--- Start SOURCE MATERIAL ---
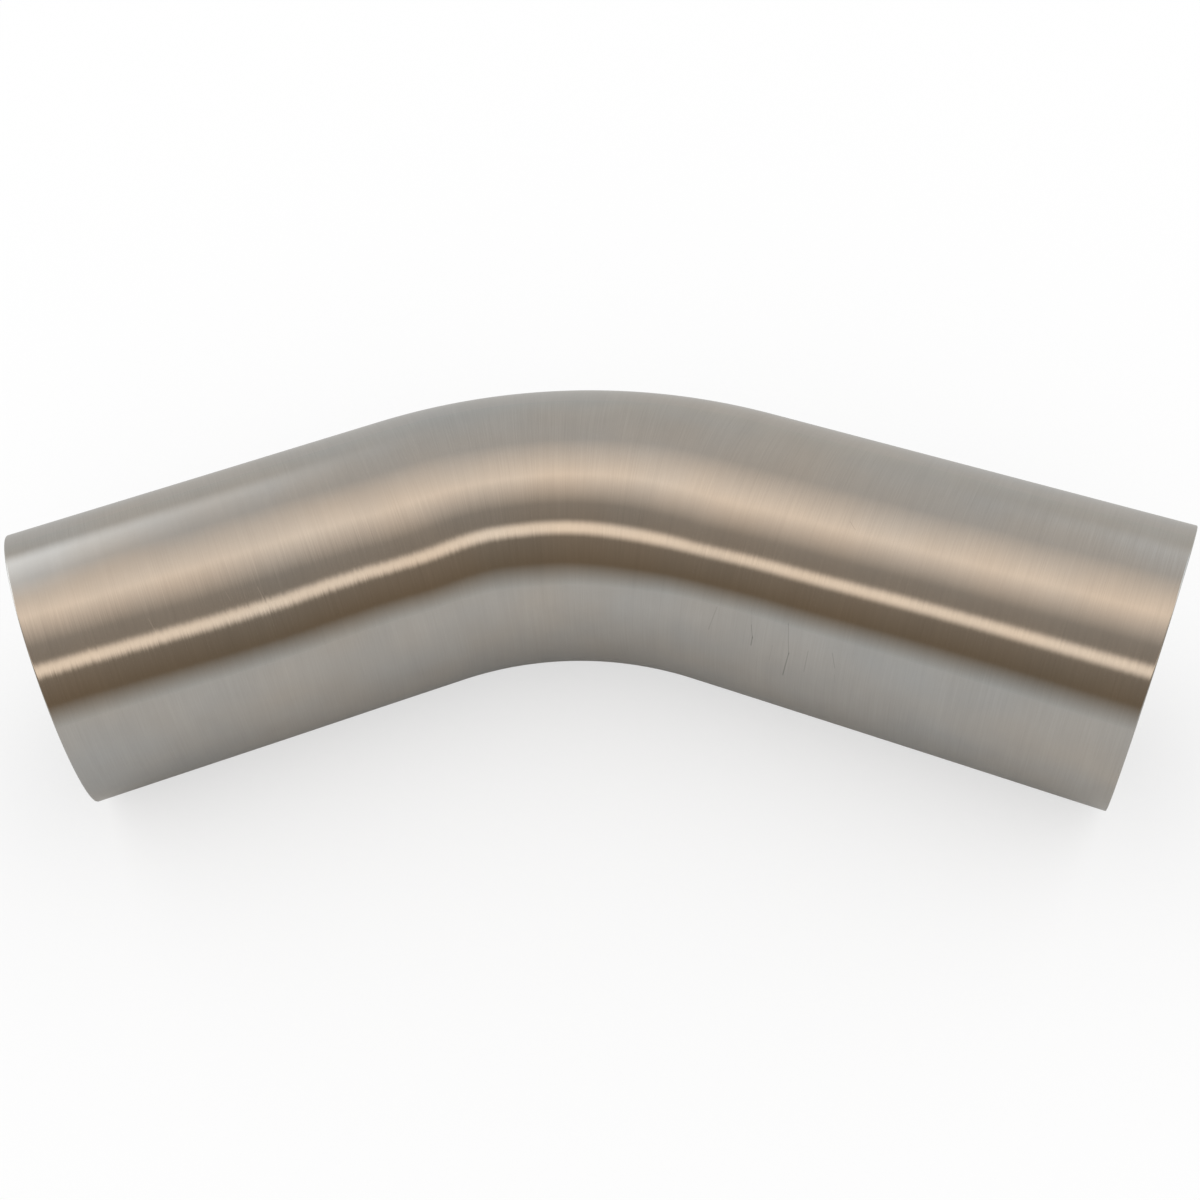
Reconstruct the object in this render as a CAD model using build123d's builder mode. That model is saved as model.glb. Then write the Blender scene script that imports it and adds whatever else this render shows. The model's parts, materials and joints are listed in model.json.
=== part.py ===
from build123d import *
from math import cos, degrees, radians, sin
import os

# Flue elbow: one length of welded stainless-steel tube, mandrel-bent through 45 degrees and
# cut square at both ends, with plain ends. It lies on its side: the bend plane is horizontal,
# the two legs open towards -Y, the back of the bend faces +Y and the tube rests on Z = 0.
# Millimetres throughout. The origin is under the middle of the part, on the surface it rests on.
#
# Two pieces of metal make it up:
#   tube_wall  the strip, rolled to a tube, with the open gap that its two edges leave
#   seam_weld  the weld metal that closes that gap over the whole length, flush outside,
#              with a low root bead inside

# ---- driving dimensions ----
tube_od = 76.2  # outside diameter, 3 in nominal
wall = 1.65  # wall thickness, 16 gauge
bend_angle = 45.0  # angle between the two legs' axes
bend_ratio = 1.5  # centreline radius of the bend over the outside diameter
inlet_leg = 105.0  # straight tube before the bend
outlet_leg = 114.0  # straight tube after the bend
deburr = 0.30  # 45 degree break on every cut edge

seam_face_width = 3.2  # weld metal at the outside surface, ground flush
seam_root_width = 2.0  # weld metal at the bore
seam_root_height = 0.15  # how far the root bead stands into the bore
seam_angle = -90.0  # the seam's place on the section: underneath, on the bend's neutral line

# ---- derived dimensions ----
r_out = tube_od / 2
r_in = r_out - wall
bend_radius = bend_ratio * tube_od
half_bend = radians(bend_angle / 2)

# The part's middle as seen from the bend's centre. In X only the legs' difference counts.
# In Y the low end is the longer leg's deburred inner corner, the high end the bend's back.
x_middle = (outlet_leg - inlet_leg) * cos(half_bend) / 2
y_low = (
    (bend_radius - r_out) * cos(half_bend)
    - (max(inlet_leg, outlet_leg) - deburr) * sin(half_bend)
)
y_high = bend_radius + r_out
bend_centre = Vector(-x_middle, -(y_low + y_high) / 2, r_out)

# ---- stations along the centreline ----
along_inlet = Vector(cos(half_bend), sin(half_bend), 0)
along_outlet = Vector(cos(half_bend), -sin(half_bend), 0)
out_at_inlet = Vector(-sin(half_bend), cos(half_bend), 0)
out_at_outlet = Vector(sin(half_bend), cos(half_bend), 0)
bend_start = bend_centre + out_at_inlet * bend_radius
bend_finish = bend_centre + out_at_outlet * bend_radius
inlet_end = bend_start - along_inlet * inlet_leg
outlet_end = bend_finish + along_outlet * outlet_leg

# In the first three planes Z runs downstream, X points away from the bend's centre and Y
# points up, so one drawing of a section serves at each. The outlet plane only places the
# deburring cutter, so its Z points back into the tube.
inlet_plane = Plane(origin=inlet_end, x_dir=out_at_inlet, z_dir=along_inlet)
bend_start_plane = Plane(origin=bend_start, x_dir=out_at_inlet, z_dir=along_inlet)
bend_finish_plane = Plane(origin=bend_finish, x_dir=out_at_outlet, z_dir=along_outlet)
outlet_plane = Plane(origin=outlet_end, x_dir=out_at_outlet, z_dir=-along_outlet)
bend_axis = Axis(bend_centre, (0, 0, -1))


# ---- sections ----
def section_point(radius, angle):
    """A point on the tube's section, by its radius and its angle in degrees."""
    return Vector(radius, 0).rotate(Axis.Z, angle)


with BuildSketch() as ring_section:
    Circle(r_out)
    Circle(r_in, mode=Mode.SUBTRACT)

# Half of the angle that the weld metal spans at the outside surface and at the bore.
face_half = degrees(seam_face_width / 2 / r_out)
root_half = degrees(seam_root_width / 2 / r_in)

face_left = section_point(r_out, seam_angle - face_half)
face_right = section_point(r_out, seam_angle + face_half)
root_left = section_point(r_in, seam_angle - root_half)
root_right = section_point(r_in, seam_angle + root_half)
root_crown = section_point(r_in - seam_root_height, seam_angle)

# The weld metal: flush with the outside, tapering sides, and a low crown in the bore.
with BuildSketch() as seam_section:
    with BuildLine():
        CenterArc((0, 0), r_out, seam_angle - face_half, 2 * face_half)
        Line(face_right, root_right)
        ThreePointArc(root_right, root_crown, root_left)
        Line(root_left, face_left)
    make_face()

# The gap in the strip: the same sides, run on past both faces of the wall.
overrun_left = (face_left - root_left) * 0.5
overrun_right = (face_right - root_right) * 0.5
with BuildSketch() as gap_section:
    with BuildLine():
        Polyline(
            face_left + overrun_left,
            root_left - overrun_left,
            root_right - overrun_right,
            face_right + overrun_right,
            close=True,
        )
    make_face()

# ---- deburring cutter ----
# Two rings about the leg's axis, each with a 45 degree face: one breaks the outside corner,
# one the bore's. The cut face lies at the cutter's Z = 0, with the tube above it.
with BuildPart() as deburr_cutter:
    with BuildSketch(Plane.XZ):
        Polygon(
            (r_out - deburr, 0),
            (r_out - deburr, -deburr),
            (r_out + deburr, -deburr),
            (r_out + deburr, 2 * deburr),
            align=None,
        )
        # This one reaches further into the bore, so that it takes in the root bead.
        Polygon(
            (r_in + deburr, 0),
            (r_in - 2 * deburr, 3 * deburr),
            (r_in - 2 * deburr, -deburr),
            (r_in + deburr, -deburr),
            align=None,
        )
    revolve(axis=Axis.Z)


# ---- pieces ----
def build_piece(label, passes):
    """Run each (section, mode) of passes along the centreline, then deburr both ends."""
    with BuildPart() as piece:
        for section, mode in passes:
            with BuildSketch(inlet_plane):
                add(section.sketch)
            extrude(amount=inlet_leg, mode=mode)
            with BuildSketch(bend_start_plane):
                add(section.sketch)
            revolve(axis=bend_axis, revolution_arc=bend_angle, mode=mode)
            with BuildSketch(bend_finish_plane):
                add(section.sketch)
            extrude(amount=outlet_leg, mode=mode)

        with Locations(inlet_plane, outlet_plane):
            add(deburr_cutter.part, mode=Mode.SUBTRACT)

    piece.part.label = label
    return piece.part


def build_tube_wall():
    """The ring of the tube, less the seam's gap."""
    return build_piece(
        "tube_wall", [(ring_section, Mode.ADD), (gap_section, Mode.SUBTRACT)]
    )


def build_seam_weld():
    """The weld metal over the same centreline."""
    return build_piece("seam_weld", [(seam_section, Mode.ADD)])


os.makedirs("parts", exist_ok=True)
for part in (build_tube_wall(), build_seam_weld()):
    export_step(part, f"parts/{part.label}.step")
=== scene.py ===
"""Flue elbow: a bent stainless tube, lying flat with its bend in the XY plane and +Z up.

The tube wall and its seam weld are rebuilt as fine meshes on the CAD's centreline, with the
slight waves that mandrel bending leaves, broken edges, a bore and a weld root bead.
Metres. A place on the tube is (s, phi): s runs along the centreline from the inlet's cut end,
phi goes round the section, 0 on the side away from the bend's centre and 90 degrees on top.
"""
import json
from math import atan2, cos, degrees, exp, hypot, pi, radians, sin, tan

import bmesh
import bpy
from mathutils import Matrix, Vector, noise


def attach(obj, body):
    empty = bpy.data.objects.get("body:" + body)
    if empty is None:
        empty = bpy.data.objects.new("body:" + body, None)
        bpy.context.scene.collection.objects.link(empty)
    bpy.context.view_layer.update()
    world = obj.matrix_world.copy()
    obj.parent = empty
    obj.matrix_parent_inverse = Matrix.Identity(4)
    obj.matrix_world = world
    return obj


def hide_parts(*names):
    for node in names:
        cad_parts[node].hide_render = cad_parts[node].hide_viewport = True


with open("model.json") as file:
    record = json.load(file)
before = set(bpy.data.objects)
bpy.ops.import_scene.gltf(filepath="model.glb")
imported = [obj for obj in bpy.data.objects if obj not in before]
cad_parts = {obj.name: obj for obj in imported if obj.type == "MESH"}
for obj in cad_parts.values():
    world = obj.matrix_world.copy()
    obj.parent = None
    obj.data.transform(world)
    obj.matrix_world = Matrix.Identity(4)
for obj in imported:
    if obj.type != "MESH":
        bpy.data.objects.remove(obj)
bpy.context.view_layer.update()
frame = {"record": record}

mounts = {m["name"]: m for m in frame["record"]["mounts"]}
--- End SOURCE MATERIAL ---
- **WRITTEN TASK**
Quote only the lines from the line containing "in imported if" through the end of the listing, please, keeping both the first and the last line.

- **ANSWER TO THIS EXERCISE**
cad_parts = {obj.name: obj for obj in imported if obj.type == "MESH"}
for obj in cad_parts.values():
    world = obj.matrix_world.copy()
    obj.parent = None
    obj.data.transform(world)
    obj.matrix_world = Matrix.Identity(4)
for obj in imported:
    if obj.type != "MESH":
        bpy.data.objects.remove(obj)
bpy.context.view_layer.update()
frame = {"record": record}

mounts = {m["name"]: m for m in frame["record"]["mounts"]}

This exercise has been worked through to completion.